* START Information shown *

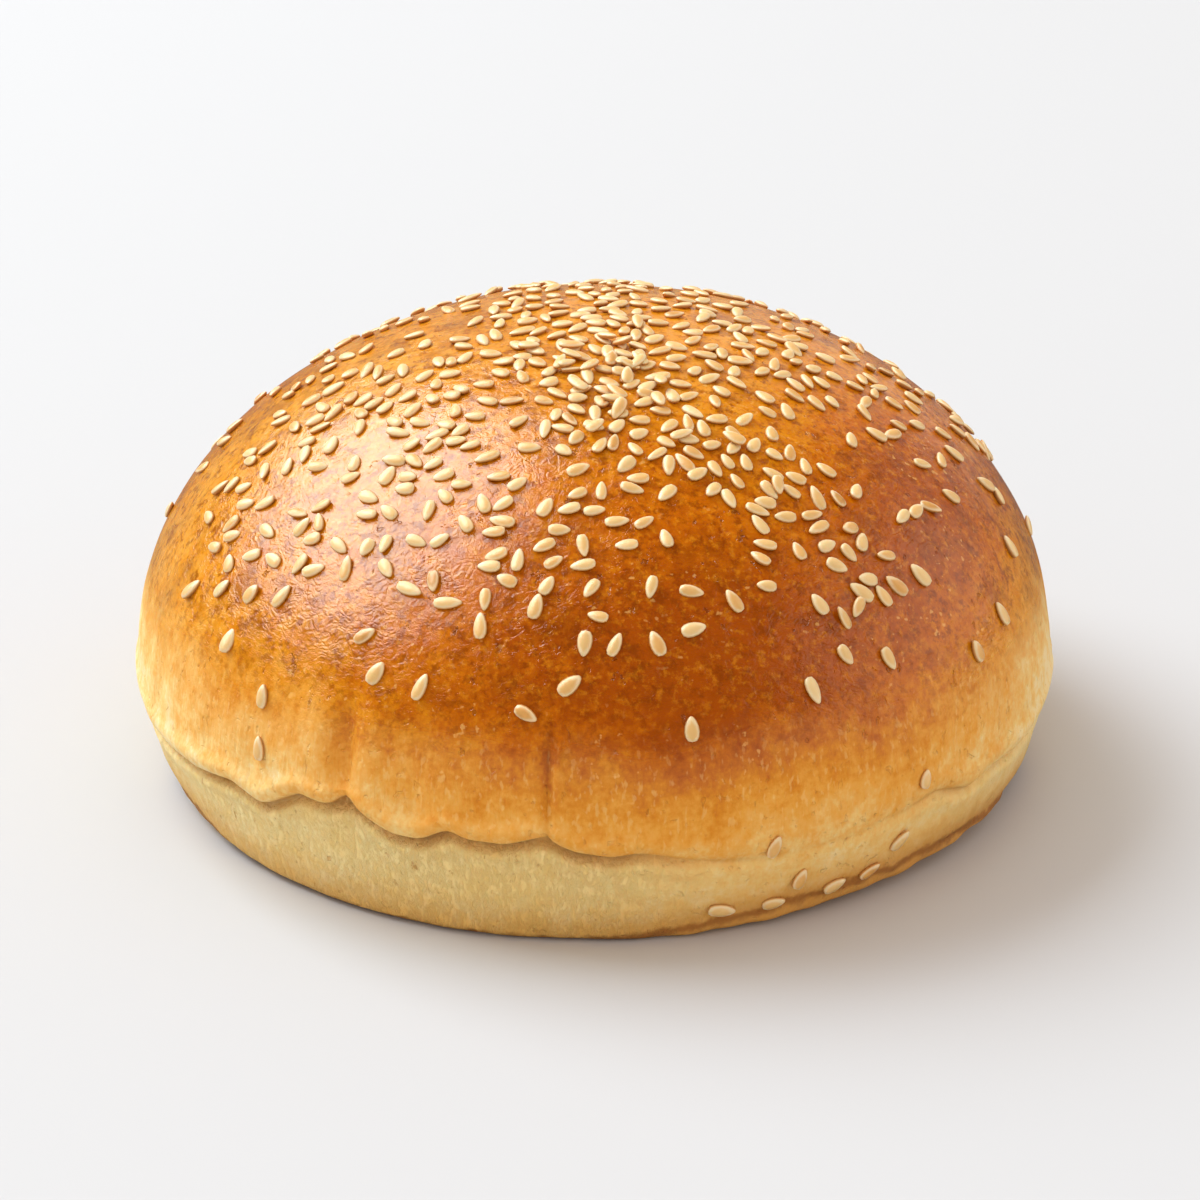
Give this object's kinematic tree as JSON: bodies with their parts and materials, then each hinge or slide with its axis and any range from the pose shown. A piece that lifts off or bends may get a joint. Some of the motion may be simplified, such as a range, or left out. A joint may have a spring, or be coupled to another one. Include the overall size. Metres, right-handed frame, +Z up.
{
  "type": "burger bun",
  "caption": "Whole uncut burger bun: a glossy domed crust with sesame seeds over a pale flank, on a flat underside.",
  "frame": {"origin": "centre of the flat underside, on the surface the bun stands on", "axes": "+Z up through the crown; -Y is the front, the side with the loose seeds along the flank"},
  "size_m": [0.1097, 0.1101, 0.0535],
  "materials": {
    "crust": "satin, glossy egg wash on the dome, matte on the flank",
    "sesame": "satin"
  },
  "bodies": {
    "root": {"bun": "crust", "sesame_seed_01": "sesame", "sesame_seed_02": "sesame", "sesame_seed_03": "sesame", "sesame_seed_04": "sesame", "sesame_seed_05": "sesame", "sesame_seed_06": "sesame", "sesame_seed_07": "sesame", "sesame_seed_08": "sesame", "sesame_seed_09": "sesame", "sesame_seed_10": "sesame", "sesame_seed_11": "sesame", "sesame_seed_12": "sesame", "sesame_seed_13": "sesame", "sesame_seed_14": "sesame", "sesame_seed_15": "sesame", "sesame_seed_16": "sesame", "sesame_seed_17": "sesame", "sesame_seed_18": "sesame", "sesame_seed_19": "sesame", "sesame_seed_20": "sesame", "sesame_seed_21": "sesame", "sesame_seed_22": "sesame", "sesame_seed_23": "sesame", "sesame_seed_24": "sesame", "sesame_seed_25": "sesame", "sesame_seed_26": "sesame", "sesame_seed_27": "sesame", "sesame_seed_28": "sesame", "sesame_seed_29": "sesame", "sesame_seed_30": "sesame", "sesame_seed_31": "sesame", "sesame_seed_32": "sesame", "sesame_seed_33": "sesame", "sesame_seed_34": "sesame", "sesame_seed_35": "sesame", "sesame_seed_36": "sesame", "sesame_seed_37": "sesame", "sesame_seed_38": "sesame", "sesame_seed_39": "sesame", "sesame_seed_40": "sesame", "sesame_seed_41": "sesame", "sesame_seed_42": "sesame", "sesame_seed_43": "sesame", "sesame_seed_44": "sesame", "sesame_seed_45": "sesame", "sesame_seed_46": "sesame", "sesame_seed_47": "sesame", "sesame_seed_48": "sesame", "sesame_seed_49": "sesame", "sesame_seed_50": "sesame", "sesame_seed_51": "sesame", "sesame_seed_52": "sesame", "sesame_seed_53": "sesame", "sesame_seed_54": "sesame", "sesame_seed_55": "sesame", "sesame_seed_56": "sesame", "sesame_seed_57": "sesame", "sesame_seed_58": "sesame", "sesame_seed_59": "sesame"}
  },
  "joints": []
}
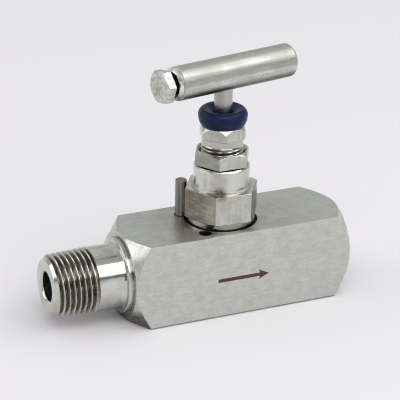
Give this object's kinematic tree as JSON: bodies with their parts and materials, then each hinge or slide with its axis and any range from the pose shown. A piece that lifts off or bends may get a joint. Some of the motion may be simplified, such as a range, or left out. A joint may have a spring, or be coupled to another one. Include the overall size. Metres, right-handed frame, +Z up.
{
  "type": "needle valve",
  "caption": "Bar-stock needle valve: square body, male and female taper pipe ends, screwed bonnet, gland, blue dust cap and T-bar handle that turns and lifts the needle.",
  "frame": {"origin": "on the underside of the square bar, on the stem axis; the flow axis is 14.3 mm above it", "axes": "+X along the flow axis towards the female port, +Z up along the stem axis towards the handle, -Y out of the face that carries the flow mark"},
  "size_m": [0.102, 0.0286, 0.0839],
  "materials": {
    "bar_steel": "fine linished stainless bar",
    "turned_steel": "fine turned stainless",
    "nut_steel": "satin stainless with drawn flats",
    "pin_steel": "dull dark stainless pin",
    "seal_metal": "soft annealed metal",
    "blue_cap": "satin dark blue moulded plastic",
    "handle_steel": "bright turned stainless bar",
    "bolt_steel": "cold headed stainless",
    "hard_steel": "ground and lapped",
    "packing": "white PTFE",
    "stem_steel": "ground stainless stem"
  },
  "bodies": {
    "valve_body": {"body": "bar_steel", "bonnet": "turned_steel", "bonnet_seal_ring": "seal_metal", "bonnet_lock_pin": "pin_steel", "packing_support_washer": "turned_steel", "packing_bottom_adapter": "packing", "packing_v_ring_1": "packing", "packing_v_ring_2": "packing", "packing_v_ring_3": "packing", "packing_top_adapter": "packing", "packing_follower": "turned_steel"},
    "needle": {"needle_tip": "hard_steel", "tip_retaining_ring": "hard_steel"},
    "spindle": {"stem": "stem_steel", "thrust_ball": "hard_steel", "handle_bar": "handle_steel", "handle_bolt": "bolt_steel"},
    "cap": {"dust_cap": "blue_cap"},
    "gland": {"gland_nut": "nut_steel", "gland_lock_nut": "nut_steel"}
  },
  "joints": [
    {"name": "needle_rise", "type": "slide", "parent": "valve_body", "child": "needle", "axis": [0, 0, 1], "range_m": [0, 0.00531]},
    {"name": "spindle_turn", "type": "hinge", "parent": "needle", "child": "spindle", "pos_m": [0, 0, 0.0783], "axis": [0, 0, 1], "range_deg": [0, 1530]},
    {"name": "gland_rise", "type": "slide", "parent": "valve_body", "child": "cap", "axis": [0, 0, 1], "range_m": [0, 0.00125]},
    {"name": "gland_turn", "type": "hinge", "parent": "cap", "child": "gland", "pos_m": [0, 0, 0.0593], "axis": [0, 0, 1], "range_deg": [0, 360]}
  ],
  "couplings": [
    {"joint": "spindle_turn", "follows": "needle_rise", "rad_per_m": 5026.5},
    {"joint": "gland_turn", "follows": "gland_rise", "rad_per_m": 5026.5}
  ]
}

* END Information shown *

What to do:
Output the whole listing above again, word for word.

Exercise solution:
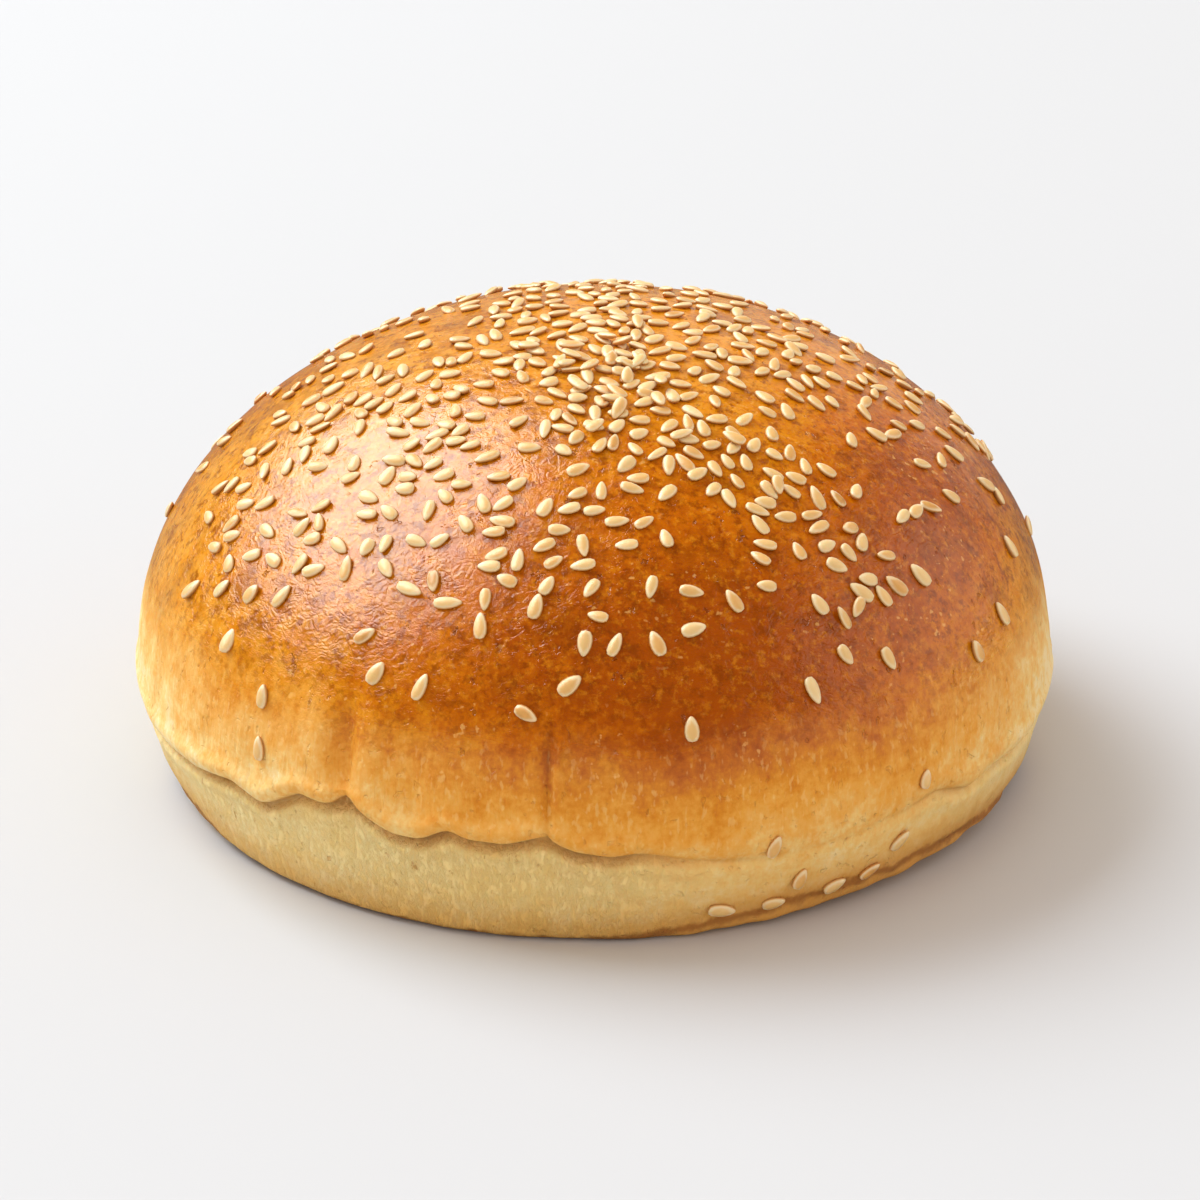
Give this object's kinematic tree as JSON: bodies with their parts and materials, then each hinge or slide with its axis and any range from the pose shown. A piece that lifts off or bends may get a joint. Some of the motion may be simplified, such as a range, or left out. A joint may have a spring, or be coupled to another one. Include the overall size. Metres, right-handed frame, +Z up.
{
  "type": "burger bun",
  "caption": "Whole uncut burger bun: a glossy domed crust with sesame seeds over a pale flank, on a flat underside.",
  "frame": {"origin": "centre of the flat underside, on the surface the bun stands on", "axes": "+Z up through the crown; -Y is the front, the side with the loose seeds along the flank"},
  "size_m": [0.1097, 0.1101, 0.0535],
  "materials": {
    "crust": "satin, glossy egg wash on the dome, matte on the flank",
    "sesame": "satin"
  },
  "bodies": {
    "root": {"bun": "crust", "sesame_seed_01": "sesame", "sesame_seed_02": "sesame", "sesame_seed_03": "sesame", "sesame_seed_04": "sesame", "sesame_seed_05": "sesame", "sesame_seed_06": "sesame", "sesame_seed_07": "sesame", "sesame_seed_08": "sesame", "sesame_seed_09": "sesame", "sesame_seed_10": "sesame", "sesame_seed_11": "sesame", "sesame_seed_12": "sesame", "sesame_seed_13": "sesame", "sesame_seed_14": "sesame", "sesame_seed_15": "sesame", "sesame_seed_16": "sesame", "sesame_seed_17": "sesame", "sesame_seed_18": "sesame", "sesame_seed_19": "sesame", "sesame_seed_20": "sesame", "sesame_seed_21": "sesame", "sesame_seed_22": "sesame", "sesame_seed_23": "sesame", "sesame_seed_24": "sesame", "sesame_seed_25": "sesame", "sesame_seed_26": "sesame", "sesame_seed_27": "sesame", "sesame_seed_28": "sesame", "sesame_seed_29": "sesame", "sesame_seed_30": "sesame", "sesame_seed_31": "sesame", "sesame_seed_32": "sesame", "sesame_seed_33": "sesame", "sesame_seed_34": "sesame", "sesame_seed_35": "sesame", "sesame_seed_36": "sesame", "sesame_seed_37": "sesame", "sesame_seed_38": "sesame", "sesame_seed_39": "sesame", "sesame_seed_40": "sesame", "sesame_seed_41": "sesame", "sesame_seed_42": "sesame", "sesame_seed_43": "sesame", "sesame_seed_44": "sesame", "sesame_seed_45": "sesame", "sesame_seed_46": "sesame", "sesame_seed_47": "sesame", "sesame_seed_48": "sesame", "sesame_seed_49": "sesame", "sesame_seed_50": "sesame", "sesame_seed_51": "sesame", "sesame_seed_52": "sesame", "sesame_seed_53": "sesame", "sesame_seed_54": "sesame", "sesame_seed_55": "sesame", "sesame_seed_56": "sesame", "sesame_seed_57": "sesame", "sesame_seed_58": "sesame", "sesame_seed_59": "sesame"}
  },
  "joints": []
}
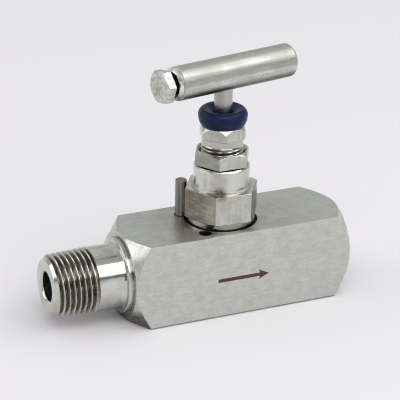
Give this object's kinematic tree as JSON: bodies with their parts and materials, then each hinge or slide with its axis and any range from the pose shown. A piece that lifts off or bends may get a joint. Some of the motion may be simplified, such as a range, or left out. A joint may have a spring, or be coupled to another one. Include the overall size. Metres, right-handed frame, +Z up.
{
  "type": "needle valve",
  "caption": "Bar-stock needle valve: square body, male and female taper pipe ends, screwed bonnet, gland, blue dust cap and T-bar handle that turns and lifts the needle.",
  "frame": {"origin": "on the underside of the square bar, on the stem axis; the flow axis is 14.3 mm above it", "axes": "+X along the flow axis towards the female port, +Z up along the stem axis towards the handle, -Y out of the face that carries the flow mark"},
  "size_m": [0.102, 0.0286, 0.0839],
  "materials": {
    "bar_steel": "fine linished stainless bar",
    "turned_steel": "fine turned stainless",
    "nut_steel": "satin stainless with drawn flats",
    "pin_steel": "dull dark stainless pin",
    "seal_metal": "soft annealed metal",
    "blue_cap": "satin dark blue moulded plastic",
    "handle_steel": "bright turned stainless bar",
    "bolt_steel": "cold headed stainless",
    "hard_steel": "ground and lapped",
    "packing": "white PTFE",
    "stem_steel": "ground stainless stem"
  },
  "bodies": {
    "valve_body": {"body": "bar_steel", "bonnet": "turned_steel", "bonnet_seal_ring": "seal_metal", "bonnet_lock_pin": "pin_steel", "packing_support_washer": "turned_steel", "packing_bottom_adapter": "packing", "packing_v_ring_1": "packing", "packing_v_ring_2": "packing", "packing_v_ring_3": "packing", "packing_top_adapter": "packing", "packing_follower": "turned_steel"},
    "needle": {"needle_tip": "hard_steel", "tip_retaining_ring": "hard_steel"},
    "spindle": {"stem": "stem_steel", "thrust_ball": "hard_steel", "handle_bar": "handle_steel", "handle_bolt": "bolt_steel"},
    "cap": {"dust_cap": "blue_cap"},
    "gland": {"gland_nut": "nut_steel", "gland_lock_nut": "nut_steel"}
  },
  "joints": [
    {"name": "needle_rise", "type": "slide", "parent": "valve_body", "child": "needle", "axis": [0, 0, 1], "range_m": [0, 0.00531]},
    {"name": "spindle_turn", "type": "hinge", "parent": "needle", "child": "spindle", "pos_m": [0, 0, 0.0783], "axis": [0, 0, 1], "range_deg": [0, 1530]},
    {"name": "gland_rise", "type": "slide", "parent": "valve_body", "child": "cap", "axis": [0, 0, 1], "range_m": [0, 0.00125]},
    {"name": "gland_turn", "type": "hinge", "parent": "cap", "child": "gland", "pos_m": [0, 0, 0.0593], "axis": [0, 0, 1], "range_deg": [0, 360]}
  ],
  "couplings": [
    {"joint": "spindle_turn", "follows": "needle_rise", "rad_per_m": 5026.5},
    {"joint": "gland_turn", "follows": "gland_rise", "rad_per_m": 5026.5}
  ]
}